→ **GIVEN DATA**
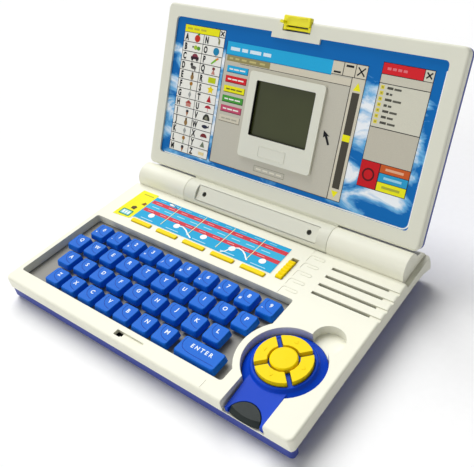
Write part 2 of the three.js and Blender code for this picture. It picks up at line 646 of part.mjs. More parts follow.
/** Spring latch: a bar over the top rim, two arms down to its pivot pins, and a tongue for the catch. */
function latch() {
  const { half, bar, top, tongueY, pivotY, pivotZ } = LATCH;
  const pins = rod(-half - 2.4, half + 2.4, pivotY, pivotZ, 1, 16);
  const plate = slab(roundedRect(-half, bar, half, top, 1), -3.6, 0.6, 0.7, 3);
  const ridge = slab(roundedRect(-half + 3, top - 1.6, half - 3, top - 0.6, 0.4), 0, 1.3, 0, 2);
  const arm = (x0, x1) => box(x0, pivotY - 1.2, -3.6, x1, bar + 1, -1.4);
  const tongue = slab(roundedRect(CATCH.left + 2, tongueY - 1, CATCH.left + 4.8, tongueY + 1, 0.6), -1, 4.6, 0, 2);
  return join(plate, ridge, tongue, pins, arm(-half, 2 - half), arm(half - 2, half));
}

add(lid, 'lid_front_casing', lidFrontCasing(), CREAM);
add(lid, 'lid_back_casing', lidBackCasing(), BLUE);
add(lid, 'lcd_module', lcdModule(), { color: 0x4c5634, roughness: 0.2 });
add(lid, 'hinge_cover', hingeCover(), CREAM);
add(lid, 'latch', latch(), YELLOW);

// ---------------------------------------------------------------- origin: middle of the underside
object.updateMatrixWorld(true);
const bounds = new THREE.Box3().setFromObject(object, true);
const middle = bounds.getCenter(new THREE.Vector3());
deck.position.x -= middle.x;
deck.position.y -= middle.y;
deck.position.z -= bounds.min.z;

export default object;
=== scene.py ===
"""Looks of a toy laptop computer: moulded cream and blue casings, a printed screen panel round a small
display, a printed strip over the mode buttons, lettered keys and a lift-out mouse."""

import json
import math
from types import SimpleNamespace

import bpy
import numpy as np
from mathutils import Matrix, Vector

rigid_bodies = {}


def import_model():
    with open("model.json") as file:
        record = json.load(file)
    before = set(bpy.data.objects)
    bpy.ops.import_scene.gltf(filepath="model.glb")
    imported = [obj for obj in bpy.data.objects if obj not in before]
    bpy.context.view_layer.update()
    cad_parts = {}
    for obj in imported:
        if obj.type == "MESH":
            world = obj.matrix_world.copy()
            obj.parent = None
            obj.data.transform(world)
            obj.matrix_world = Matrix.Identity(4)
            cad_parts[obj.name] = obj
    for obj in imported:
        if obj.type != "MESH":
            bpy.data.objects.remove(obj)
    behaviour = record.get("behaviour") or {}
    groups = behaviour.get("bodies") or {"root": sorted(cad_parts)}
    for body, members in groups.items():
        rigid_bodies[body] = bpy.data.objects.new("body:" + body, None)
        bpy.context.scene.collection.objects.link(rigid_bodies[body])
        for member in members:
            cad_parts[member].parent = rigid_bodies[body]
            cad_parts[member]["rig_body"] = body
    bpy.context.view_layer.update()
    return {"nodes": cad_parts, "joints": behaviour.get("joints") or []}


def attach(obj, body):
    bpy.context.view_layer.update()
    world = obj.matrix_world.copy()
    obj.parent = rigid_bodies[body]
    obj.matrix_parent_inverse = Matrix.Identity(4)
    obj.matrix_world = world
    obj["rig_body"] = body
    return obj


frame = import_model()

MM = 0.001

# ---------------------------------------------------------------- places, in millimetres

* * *

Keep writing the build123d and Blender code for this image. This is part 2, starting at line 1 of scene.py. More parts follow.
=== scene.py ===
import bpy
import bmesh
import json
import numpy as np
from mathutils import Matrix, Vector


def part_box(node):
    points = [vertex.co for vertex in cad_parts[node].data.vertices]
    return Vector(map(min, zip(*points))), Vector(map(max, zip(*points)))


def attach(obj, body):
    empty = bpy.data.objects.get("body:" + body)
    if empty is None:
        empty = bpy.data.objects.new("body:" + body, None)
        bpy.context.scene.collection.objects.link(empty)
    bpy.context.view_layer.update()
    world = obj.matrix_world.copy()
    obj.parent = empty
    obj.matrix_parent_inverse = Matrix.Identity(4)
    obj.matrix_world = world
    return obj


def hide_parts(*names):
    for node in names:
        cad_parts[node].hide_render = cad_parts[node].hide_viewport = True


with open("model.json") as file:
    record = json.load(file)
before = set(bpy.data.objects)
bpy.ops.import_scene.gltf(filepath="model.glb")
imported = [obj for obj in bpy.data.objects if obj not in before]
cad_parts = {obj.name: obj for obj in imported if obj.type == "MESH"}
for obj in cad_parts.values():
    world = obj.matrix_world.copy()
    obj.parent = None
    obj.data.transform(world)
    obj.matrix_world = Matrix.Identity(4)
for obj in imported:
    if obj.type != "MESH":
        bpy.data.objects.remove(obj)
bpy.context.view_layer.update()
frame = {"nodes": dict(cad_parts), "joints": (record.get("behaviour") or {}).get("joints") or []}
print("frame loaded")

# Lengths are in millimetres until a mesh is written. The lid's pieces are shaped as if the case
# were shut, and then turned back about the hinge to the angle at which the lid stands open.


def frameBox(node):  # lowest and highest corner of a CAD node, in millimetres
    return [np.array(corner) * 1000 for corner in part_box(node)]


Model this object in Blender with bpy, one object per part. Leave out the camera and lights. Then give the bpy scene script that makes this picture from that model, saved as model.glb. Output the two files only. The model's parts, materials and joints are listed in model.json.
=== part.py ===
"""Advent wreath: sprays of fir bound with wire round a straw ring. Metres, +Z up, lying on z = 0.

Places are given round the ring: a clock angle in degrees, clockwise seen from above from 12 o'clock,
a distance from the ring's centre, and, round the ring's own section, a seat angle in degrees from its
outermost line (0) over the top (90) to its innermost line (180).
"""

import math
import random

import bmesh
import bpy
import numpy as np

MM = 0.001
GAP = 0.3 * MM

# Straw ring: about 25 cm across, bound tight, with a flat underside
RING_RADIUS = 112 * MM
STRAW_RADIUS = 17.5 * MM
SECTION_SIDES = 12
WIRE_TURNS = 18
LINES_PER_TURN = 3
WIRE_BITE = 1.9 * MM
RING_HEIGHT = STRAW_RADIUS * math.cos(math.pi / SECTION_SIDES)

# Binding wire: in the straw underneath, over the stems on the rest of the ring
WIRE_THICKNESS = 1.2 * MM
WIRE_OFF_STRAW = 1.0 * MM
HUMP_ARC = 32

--

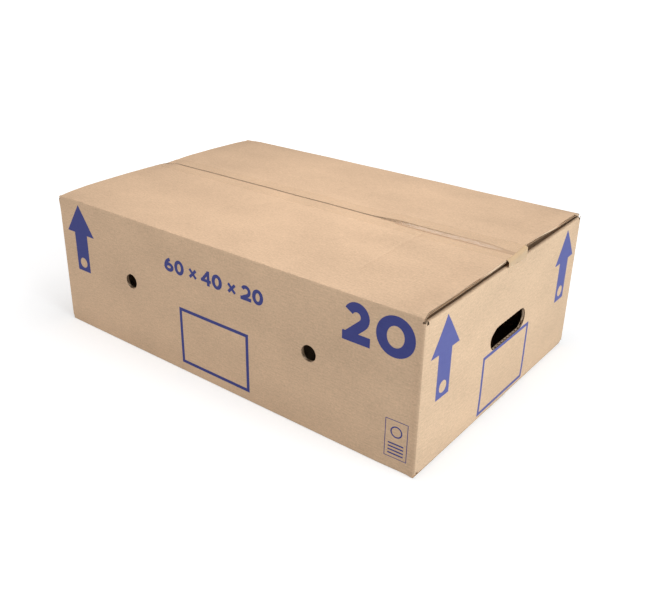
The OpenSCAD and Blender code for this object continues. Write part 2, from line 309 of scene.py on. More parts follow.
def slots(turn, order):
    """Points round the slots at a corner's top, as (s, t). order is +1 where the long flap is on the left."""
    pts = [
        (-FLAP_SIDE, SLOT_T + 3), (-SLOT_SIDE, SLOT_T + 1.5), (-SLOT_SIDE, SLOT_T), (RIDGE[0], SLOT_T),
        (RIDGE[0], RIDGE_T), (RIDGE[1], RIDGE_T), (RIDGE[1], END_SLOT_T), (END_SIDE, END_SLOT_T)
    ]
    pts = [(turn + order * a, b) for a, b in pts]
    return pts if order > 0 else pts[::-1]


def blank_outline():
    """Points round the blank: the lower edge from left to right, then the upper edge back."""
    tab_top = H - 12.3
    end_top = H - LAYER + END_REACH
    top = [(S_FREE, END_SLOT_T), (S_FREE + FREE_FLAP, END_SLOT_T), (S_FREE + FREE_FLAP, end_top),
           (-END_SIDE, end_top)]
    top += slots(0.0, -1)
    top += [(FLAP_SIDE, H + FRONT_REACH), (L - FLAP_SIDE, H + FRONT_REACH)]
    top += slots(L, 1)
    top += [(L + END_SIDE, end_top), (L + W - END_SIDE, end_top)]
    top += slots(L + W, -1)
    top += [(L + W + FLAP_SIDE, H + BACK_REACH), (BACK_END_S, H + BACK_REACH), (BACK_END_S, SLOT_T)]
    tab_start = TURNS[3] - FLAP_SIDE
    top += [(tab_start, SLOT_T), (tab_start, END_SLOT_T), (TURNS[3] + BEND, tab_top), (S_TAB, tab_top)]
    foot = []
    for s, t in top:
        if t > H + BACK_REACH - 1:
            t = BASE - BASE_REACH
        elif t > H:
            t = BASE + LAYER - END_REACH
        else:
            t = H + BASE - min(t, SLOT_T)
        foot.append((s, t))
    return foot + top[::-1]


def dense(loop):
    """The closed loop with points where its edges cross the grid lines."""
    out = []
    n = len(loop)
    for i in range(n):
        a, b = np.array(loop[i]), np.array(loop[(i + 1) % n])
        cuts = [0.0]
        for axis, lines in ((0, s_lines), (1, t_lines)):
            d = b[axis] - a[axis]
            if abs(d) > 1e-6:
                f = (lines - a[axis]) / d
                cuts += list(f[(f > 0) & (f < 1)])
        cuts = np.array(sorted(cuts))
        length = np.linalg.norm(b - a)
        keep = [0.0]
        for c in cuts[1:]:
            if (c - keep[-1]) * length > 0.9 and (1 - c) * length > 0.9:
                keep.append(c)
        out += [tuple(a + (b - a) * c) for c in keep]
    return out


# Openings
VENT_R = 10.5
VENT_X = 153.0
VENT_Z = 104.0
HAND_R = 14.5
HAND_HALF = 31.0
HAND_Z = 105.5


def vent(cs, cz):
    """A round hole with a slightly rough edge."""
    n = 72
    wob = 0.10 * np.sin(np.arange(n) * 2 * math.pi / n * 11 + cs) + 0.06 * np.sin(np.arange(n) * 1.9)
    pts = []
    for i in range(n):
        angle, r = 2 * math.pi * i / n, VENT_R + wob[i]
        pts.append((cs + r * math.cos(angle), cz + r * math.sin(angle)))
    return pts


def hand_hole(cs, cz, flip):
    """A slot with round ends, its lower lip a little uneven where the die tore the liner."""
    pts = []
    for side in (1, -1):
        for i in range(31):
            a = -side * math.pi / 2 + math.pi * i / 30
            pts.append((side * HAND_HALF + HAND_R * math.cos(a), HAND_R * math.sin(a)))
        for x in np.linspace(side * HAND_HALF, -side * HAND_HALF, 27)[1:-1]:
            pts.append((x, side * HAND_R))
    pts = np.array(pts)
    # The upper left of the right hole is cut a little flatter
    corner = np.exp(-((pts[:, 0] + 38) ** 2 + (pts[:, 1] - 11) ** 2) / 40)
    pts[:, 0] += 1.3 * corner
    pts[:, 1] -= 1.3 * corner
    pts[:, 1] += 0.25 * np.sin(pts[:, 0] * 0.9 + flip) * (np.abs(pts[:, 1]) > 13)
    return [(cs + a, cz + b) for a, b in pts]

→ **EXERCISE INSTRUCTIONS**
Reproduce the lines exactly, from the line that contains "The OpenSCAD and" through the line that contains "return pts if order > 0 else pts[::-1]", and nothing more.

→ **RESULT OF THIS TASK**
The OpenSCAD and Blender code for this object continues. Write part 2, from line 309 of scene.py on. More parts follow.
def slots(turn, order):
    """Points round the slots at a corner's top, as (s, t). order is +1 where the long flap is on the left."""
    pts = [
        (-FLAP_SIDE, SLOT_T + 3), (-SLOT_SIDE, SLOT_T + 1.5), (-SLOT_SIDE, SLOT_T), (RIDGE[0], SLOT_T),
        (RIDGE[0], RIDGE_T), (RIDGE[1], RIDGE_T), (RIDGE[1], END_SLOT_T), (END_SIDE, END_SLOT_T)
    ]
    pts = [(turn + order * a, b) for a, b in pts]
    return pts if order > 0 else pts[::-1]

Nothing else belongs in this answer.